*WHAT THIS TASK INVOLVES:*
Make an exact copy of the lines below.

*DATA:*
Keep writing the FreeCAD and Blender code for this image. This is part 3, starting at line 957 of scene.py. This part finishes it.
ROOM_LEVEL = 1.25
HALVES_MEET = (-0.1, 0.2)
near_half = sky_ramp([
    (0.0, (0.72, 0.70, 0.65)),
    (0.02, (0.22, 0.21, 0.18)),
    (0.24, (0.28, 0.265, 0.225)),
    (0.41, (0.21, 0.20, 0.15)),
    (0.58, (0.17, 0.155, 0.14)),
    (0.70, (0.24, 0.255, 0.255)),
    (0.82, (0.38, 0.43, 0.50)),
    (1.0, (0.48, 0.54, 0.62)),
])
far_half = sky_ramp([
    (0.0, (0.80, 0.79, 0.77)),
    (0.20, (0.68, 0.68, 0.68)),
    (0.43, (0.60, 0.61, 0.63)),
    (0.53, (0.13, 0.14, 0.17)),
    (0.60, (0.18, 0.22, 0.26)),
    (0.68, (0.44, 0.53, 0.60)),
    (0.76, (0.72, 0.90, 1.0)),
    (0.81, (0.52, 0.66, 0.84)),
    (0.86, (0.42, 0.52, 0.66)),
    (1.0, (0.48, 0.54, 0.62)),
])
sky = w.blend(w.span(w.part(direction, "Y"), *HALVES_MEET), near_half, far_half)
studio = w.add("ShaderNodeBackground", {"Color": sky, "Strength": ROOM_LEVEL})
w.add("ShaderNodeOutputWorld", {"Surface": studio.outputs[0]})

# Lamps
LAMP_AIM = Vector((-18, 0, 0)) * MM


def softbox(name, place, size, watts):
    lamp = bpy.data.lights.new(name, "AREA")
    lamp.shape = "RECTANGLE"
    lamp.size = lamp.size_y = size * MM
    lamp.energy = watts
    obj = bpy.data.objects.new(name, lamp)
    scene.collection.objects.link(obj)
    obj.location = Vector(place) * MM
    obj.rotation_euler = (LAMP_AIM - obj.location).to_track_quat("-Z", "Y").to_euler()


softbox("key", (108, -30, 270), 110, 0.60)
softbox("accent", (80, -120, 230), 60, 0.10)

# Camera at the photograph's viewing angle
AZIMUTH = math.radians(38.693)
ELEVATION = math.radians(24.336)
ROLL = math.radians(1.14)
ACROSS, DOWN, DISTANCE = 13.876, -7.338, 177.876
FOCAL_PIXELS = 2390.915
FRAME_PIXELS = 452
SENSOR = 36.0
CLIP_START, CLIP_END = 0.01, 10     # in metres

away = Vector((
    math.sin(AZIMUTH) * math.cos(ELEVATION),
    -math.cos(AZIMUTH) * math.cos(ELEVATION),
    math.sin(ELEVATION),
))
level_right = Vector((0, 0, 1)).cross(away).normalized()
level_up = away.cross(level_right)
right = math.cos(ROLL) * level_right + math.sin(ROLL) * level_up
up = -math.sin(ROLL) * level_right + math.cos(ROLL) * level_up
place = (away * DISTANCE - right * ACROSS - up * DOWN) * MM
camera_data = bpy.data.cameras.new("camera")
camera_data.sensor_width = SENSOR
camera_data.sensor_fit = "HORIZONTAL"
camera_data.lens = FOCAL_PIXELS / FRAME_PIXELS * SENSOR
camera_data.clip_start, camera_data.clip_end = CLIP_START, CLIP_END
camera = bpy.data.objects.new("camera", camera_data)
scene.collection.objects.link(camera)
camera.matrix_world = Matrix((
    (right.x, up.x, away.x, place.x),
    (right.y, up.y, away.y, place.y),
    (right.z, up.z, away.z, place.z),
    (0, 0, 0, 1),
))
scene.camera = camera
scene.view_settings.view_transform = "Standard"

*SOLUTION FOR THIS PROBLEM:*
Keep writing the FreeCAD and Blender code for this image. This is part 3, starting at line 957 of scene.py. This part finishes it.
ROOM_LEVEL = 1.25
HALVES_MEET = (-0.1, 0.2)
near_half = sky_ramp([
    (0.0, (0.72, 0.70, 0.65)),
    (0.02, (0.22, 0.21, 0.18)),
    (0.24, (0.28, 0.265, 0.225)),
    (0.41, (0.21, 0.20, 0.15)),
    (0.58, (0.17, 0.155, 0.14)),
    (0.70, (0.24, 0.255, 0.255)),
    (0.82, (0.38, 0.43, 0.50)),
    (1.0, (0.48, 0.54, 0.62)),
])
far_half = sky_ramp([
    (0.0, (0.80, 0.79, 0.77)),
    (0.20, (0.68, 0.68, 0.68)),
    (0.43, (0.60, 0.61, 0.63)),
    (0.53, (0.13, 0.14, 0.17)),
    (0.60, (0.18, 0.22, 0.26)),
    (0.68, (0.44, 0.53, 0.60)),
    (0.76, (0.72, 0.90, 1.0)),
    (0.81, (0.52, 0.66, 0.84)),
    (0.86, (0.42, 0.52, 0.66)),
    (1.0, (0.48, 0.54, 0.62)),
])
sky = w.blend(w.span(w.part(direction, "Y"), *HALVES_MEET), near_half, far_half)
studio = w.add("ShaderNodeBackground", {"Color": sky, "Strength": ROOM_LEVEL})
w.add("ShaderNodeOutputWorld", {"Surface": studio.outputs[0]})

# Lamps
LAMP_AIM = Vector((-18, 0, 0)) * MM


def softbox(name, place, size, watts):
    lamp = bpy.data.lights.new(name, "AREA")
    lamp.shape = "RECTANGLE"
    lamp.size = lamp.size_y = size * MM
    lamp.energy = watts
    obj = bpy.data.objects.new(name, lamp)
    scene.collection.objects.link(obj)
    obj.location = Vector(place) * MM
    obj.rotation_euler = (LAMP_AIM - obj.location).to_track_quat("-Z", "Y").to_euler()


softbox("key", (108, -30, 270), 110, 0.60)
softbox("accent", (80, -120, 230), 60, 0.10)

# Camera at the photograph's viewing angle
AZIMUTH = math.radians(38.693)
ELEVATION = math.radians(24.336)
ROLL = math.radians(1.14)
ACROSS, DOWN, DISTANCE = 13.876, -7.338, 177.876
FOCAL_PIXELS = 2390.915
FRAME_PIXELS = 452
SENSOR = 36.0
CLIP_START, CLIP_END = 0.01, 10     # in metres

away = Vector((
    math.sin(AZIMUTH) * math.cos(ELEVATION),
    -math.cos(AZIMUTH) * math.cos(ELEVATION),
    math.sin(ELEVATION),
))
level_right = Vector((0, 0, 1)).cross(away).normalized()
level_up = away.cross(level_right)
right = math.cos(ROLL) * level_right + math.sin(ROLL) * level_up
up = -math.sin(ROLL) * level_right + math.cos(ROLL) * level_up
place = (away * DISTANCE - right * ACROSS - up * DOWN) * MM
camera_data = bpy.data.cameras.new("camera")
camera_data.sensor_width = SENSOR
camera_data.sensor_fit = "HORIZONTAL"
camera_data.lens = FOCAL_PIXELS / FRAME_PIXELS * SENSOR
camera_data.clip_start, camera_data.clip_end = CLIP_START, CLIP_END
camera = bpy.data.objects.new("camera", camera_data)
scene.collection.objects.link(camera)
camera.matrix_world = Matrix((
    (right.x, up.x, away.x, place.x),
    (right.y, up.y, away.y, place.y),
    (right.z, up.z, away.z, place.z),
    (0, 0, 0, 1),
))
scene.camera = camera
scene.view_settings.view_transform = "Standard"